I just returned from a screening of Jem Cohen’s 2004 film Chain at the Museum of Modern Art. Brooklyn-based Cohen braved the long trip across the river and was on hand to present the film. He offered a modest introduction, warning that his piece was somewhat difficult and encouraging the audience to “be strong.” He promised it would all be worthwhile in the end.
Cohen’s piece opened with a long succession of shots depicting the homogenous wasteland that is the new American landscape. Set to a somewhat unsettling score by indie darlings Godspeed You Black Emperor, Cohen starkly contrasted images of gleaming facade with bleak shots of the filth and destruction which consumer capitalism inherently leaves in its wake. Dead birds, seductive corporate logos, piles of trash, shining skyscrapers, bland faces, urban sprawl. Seemingly unconnected images formed a cohesive and frightening portrait in Cohen’s deft hand.
His “semi-documentary” follows the strange path of an eager young Japanese woman on an international business trip. She works for a noticeably absent corporate entity she refers to only as “The Company,” a floundering Japanese steel exporter that in a last-ditch effort to diversify has determined to transform one of it’s failed factories into a Disney-esque theme park. She has come to America on a sort of reconnaissance mission to seek corporate partnership and to learn about the distinctive ability of Americans to inextricably weave consumerism with entertainment.
The other subject of Cohen’s film is a homeless, young former “shop-oholic” who subsists on unattended french fries in a New Jersey shopping mall. Having run away from home to escape massive debt and a dead-and job, she ekes out an existence by exploiting the unpatrolled margins of her consumeristic society.
Cohen delicately allows these stories to unfold, revealing not only their differences, but also unexpected parallels. Through these unlikely subjects Cohen subtly traces the slow and systematic death of American culture and history as it is carefully wiped out by corporate interests.
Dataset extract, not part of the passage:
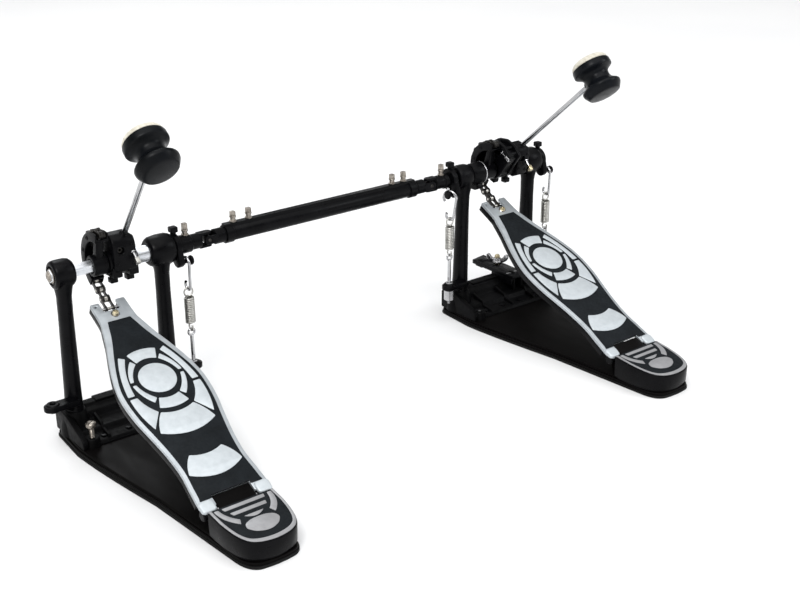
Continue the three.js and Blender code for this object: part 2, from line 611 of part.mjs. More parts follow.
function wingNut() {
  const { x, screwY, pivotZ } = CLAMP
  const seat = pivotZ + 4
  const hub = turnedZ([[seat, 0], [seat, 6.5], [seat + 3, 6], [seat + 8, 4.8], [seat + 8, 0]],
    16, x, screwY)
  const wings = [-1, 1].map(side => {
    const shape = polygon([[side * 3, seat + 1], [side * 8, seat + 2], [side * 15, seat + 9],
      [side * 14, seat + 14], [side * 9, seat + 12], [side * 3, seat + 6]])
    return solid(extrude(shape, 3).rotateX(Math.PI / 2).translate(x, screwY + 1.5, 0))
  })
  return union(hub, ...wings).subtract(rodZ(3.4, 20, 90, x, screwY, 14))
}

piece(main.group, 'clamp_jaw', clampJaw(), satinBlack())
piece(main.group, 'clamp_wing_nut', wingNut(), brightSteel())

// ---------------------------------------------------------------- drive line
// The hollow drive axle runs in the main pedal's left housing and ends in the drive hub.
const driveAxle = new THREE.Group()
driveAxle.position.z = AXLE_HEIGHT
const driveHub = union(
  turnedX([[-31.5, 0], [-31.5, 14], [-29, 16.5], [-13, 17.5], [-9.3, 17.5], [-9.3, 0]], 20),
  boxSolid([-24, -4, -24], [-17, 4, -15]))
piece(driveAxle, 'drive_hub', driveHub
  .subtract(rodX(HEX_RADIUS + GAP, -40, -23.5, 0, 0, 12))
  .subtract(rodX(4.8 + GAP, -23.6, 0, 0, 0, 12)), satinBlack())
piece(driveAxle, 'drive_spring_collar', springCollar('left', HEX_RADIUS), satinBlack())
main.group.add(driveAxle)

// A universal joint yoke: a hub that runs into two ears either side of the cross. Toward is +1
// where the cross lies on the +X side of the hub, and vertical ears stand above and below it.
function yoke(centre, toward, hubLength, vertical) {
  const EAR = { reach: 6, half: 3.4, radius: 9 }
  const near = centre - toward * 9
  const far = centre - toward * (9 + hubLength)
  const hub = rodX(EAR.radius, Math.min(near, far), Math.max(near, far), 0, 0, 16)
  const start = Math.min(near - toward, centre + toward * EAR.reach)
  const stop = Math.max(near - toward, centre + toward * EAR.reach)
  const blank = rodX(EAR.radius, start, stop, 0, 0, 16)
  const gapHalf = EAR.radius - EAR.half
  const [open0, open1] = toward > 0 ? [start + 1, stop + 5] : [start - 5, stop - 1]
  const across = (half0, half1) => vertical ? [[-20, half0], [20, half1]] : [[half0, -20], [half1, 20]]
  const cut = (x0, x1, [from, to]) => boxSolid([x0, ...from], [x1, ...to])
  const flank = side => vertical
    ? cut(start - 5, stop + 5, [[Math.min(5 * side, 20 * side), -20], [Math.max(5 * side, 20 * side), 20]])
    : cut(start - 5, stop + 5, [[-20, Math.min(5 * side, 20 * side)], [20, Math.max(5 * side, 20 * side)]])
  const throat = cut(open0, open1, across(-gapHalf, gapHalf))
  return union(hub, blank.subtract(throat).subtract(flank(1)).subtract(flank(-1)))
}

const line = new THREE.Group()
line.position.z = AXLE_HEIGHT

function cross(centre) {
  const armZ = rodZ(2.4, -8.6, 8.6, centre, 0, 8)
  const armY = new THREE.CylinderGeometry(2.4, 2.4, 17.2, 8).translate(centre, 0, 0)
  return union(boxSolid([centre - 3.6, -3.6, -3.6], [centre + 3.6, 3.6, 3.6]), armZ, solid(armY))
}

function yokeBore(body, centre, vertical) {
  const hole = vertical
    ? rodZ(2.8, -20, 20, centre, 0, 8)
    : solid(new THREE.CylinderGeometry(2.8, 2.8, 40, 8).translate(centre, 0, 0))
  return body.subtract(hole)
}

const mainUniversal = UNIVERSAL_X.main
const slaveUniversal = UNIVERSAL_X.slave
const slaveYoke = yokeBore(yoke(slaveUniversal, 1, 18, true), slaveUniversal, true)
const mainYoke = yokeBore(yoke(mainUniversal, -1, 20, true), mainUniversal, true)
piece(line, 'slave_axle_yoke', slaveYoke.subtract(rodX(5.9, 90, 120, 0, 0, 16)), satinBlack())
piece(line, 'slave_universal_cross', cross(slaveUniversal), brightSteel())
const fixedRod = hexX(DRIVE_ROD.radius, slaveUniversal + 17, TUBE.start + DRIVE_ROD.fixedOverlap)
piece(line, 'drive_rod_fixed', union(yokeBore(yoke(slaveUniversal, -1, 13, false), slaveUniversal, false),
  fixedRod), satinBlack())
const driveAxleStart = PEDAL_SPACING - 76
const driveAxleEnd = PEDAL_SPACING - 24
piece(line, 'drive_axle', mainYoke.add(hexX(HEX_RADIUS, driveAxleStart, driveAxleEnd)), satinBlack())
piece(line, 'drive_universal_cross', cross(mainUniversal), brightSteel())
const slidingRod = hexX(DRIVE_ROD.radius, DRIVE_ROD.slidingStart, mainUniversal - 17)
piece(line, 'drive_rod_sliding', union(yokeBore(yoke(mainUniversal, 1, 14, false), mainUniversal, false),
  slidingRod), satinBlack())
const rib = boxSolid([TUBE.start, -TUBE.ribHalf, 6], [TUBE.end, TUBE.ribHalf, TUBE.ribTop])
piece(line, 'drive_tube', union(rodX(TUBE.radius, TUBE.start, TUBE.end, 0, 0, 20), rib)
  .subtract(rodX(TUBE.bore, TUBE.start - 5, TUBE.end + 5, 0, 0, 14)), satinBlack())

// ---------------------------------------------------------------- the whole object
const pedals = new THREE.Group()
pedals.position.set(CENTRE_SHIFT.x, CENTRE_SHIFT.y, 0)
main.group.position.x = PEDAL_SPACING
pedals.add(slave.group, main.group, line)

export default pedals
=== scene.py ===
"""Looks of a twin bass drum pedal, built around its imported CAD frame.

Shapes are drawn in millimetres in the space of the part they belong to: a pedal's own space has
its origin on the floor under the axle, with X along the axle, Y towards the drum and Z up.
"""

import json
import math

import bmesh
import bpy
from mathutils import Matrix, Vector


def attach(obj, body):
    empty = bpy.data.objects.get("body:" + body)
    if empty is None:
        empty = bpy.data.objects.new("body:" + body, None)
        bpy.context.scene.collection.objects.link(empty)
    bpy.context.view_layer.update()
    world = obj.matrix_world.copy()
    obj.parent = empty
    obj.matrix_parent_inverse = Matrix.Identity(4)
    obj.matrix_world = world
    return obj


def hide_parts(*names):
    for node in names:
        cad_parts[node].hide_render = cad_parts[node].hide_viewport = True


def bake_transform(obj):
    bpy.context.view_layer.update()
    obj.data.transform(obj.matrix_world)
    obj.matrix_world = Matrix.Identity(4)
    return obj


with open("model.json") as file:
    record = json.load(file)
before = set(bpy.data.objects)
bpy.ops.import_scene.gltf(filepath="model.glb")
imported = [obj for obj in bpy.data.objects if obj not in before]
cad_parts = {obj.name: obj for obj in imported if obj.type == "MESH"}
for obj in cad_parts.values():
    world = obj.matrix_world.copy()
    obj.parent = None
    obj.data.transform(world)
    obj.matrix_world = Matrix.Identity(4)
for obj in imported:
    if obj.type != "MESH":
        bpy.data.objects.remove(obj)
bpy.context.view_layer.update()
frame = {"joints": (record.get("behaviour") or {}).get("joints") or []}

MM = 0.001
JOINTS = {j["name"]: j for j in frame["joints"]}
NOTHING = Matrix.Identity(4)


# ---------------------------------------------------------------- places
def joint_at(name):
    return Vector(JOINTS[name]["pos_m"])


def move(x=0.0, y=0.0, z=0.0):
    return Matrix.Translation((x, y, z))


def turn(degrees, axis):
    return Matrix.Rotation(math.radians(degrees), 4, axis)


def pedal_space(name):
    axle = joint_at(f"{name}_axle_turn")
    return Matrix.Translation((axle.x, axle.y, 0)) @ Matrix.Scale(MM, 4)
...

Cohen- writer, director, camera, location scout, editor, etc- is first a photographer, a fact made strikingly evident by the film’s exquisite cinematography. He tells his story largely through a slow and plodding succession of long shots which highlight the American landscape, made to appear almost apocalyptic through his lens. Indeed his camera rarely moves, save for the occasional slow tracking shot. His techniques create a very distinct aesthetic that at times more closely resembles a demented vacationer’s slide show than a film. His every shot is perfectly framed to highlight both the beauty and the ugliness of his subjects.
Cohen was amiable and quite generous in the Q and A session which followed the screening, answering each question enthusiastically and greatly deepening my (and, presumably, the rest of the audience’s) appreciation of his work. He related that he had filmed several “city portraits” over the years, but had always carefully chosen his locations so as to avoid the strip mall and chain restaurant aesthetic that now characterizes the country. He decided to make Chain when he realized that he could no longer afford to avoid this reality. As he began to film the piece, he says, he came to the conclusion that “the only way to convey the real truth was to inject elements of fiction.” He further explained that he had culled the narrative from elements handpicked from interviews, newspaper articles, and stories from the lives of his actors (the majority of which had no acting experience and “more or less played themselves”)
Cohen claimed his intention was to reveal “both the beauty and the danger of the world we inhabit” and discussed the difficulty of attempting to walk the “tightrope of objectivity” while controlling his passionate views on the subject. Though Cohen carefully evaded any concrete answers about the film’s intended message, he ended by simply saying: “I don’t know where we’re going, I just want people to think about where we are. I firmly believe that every once in a while people actually can affect things.”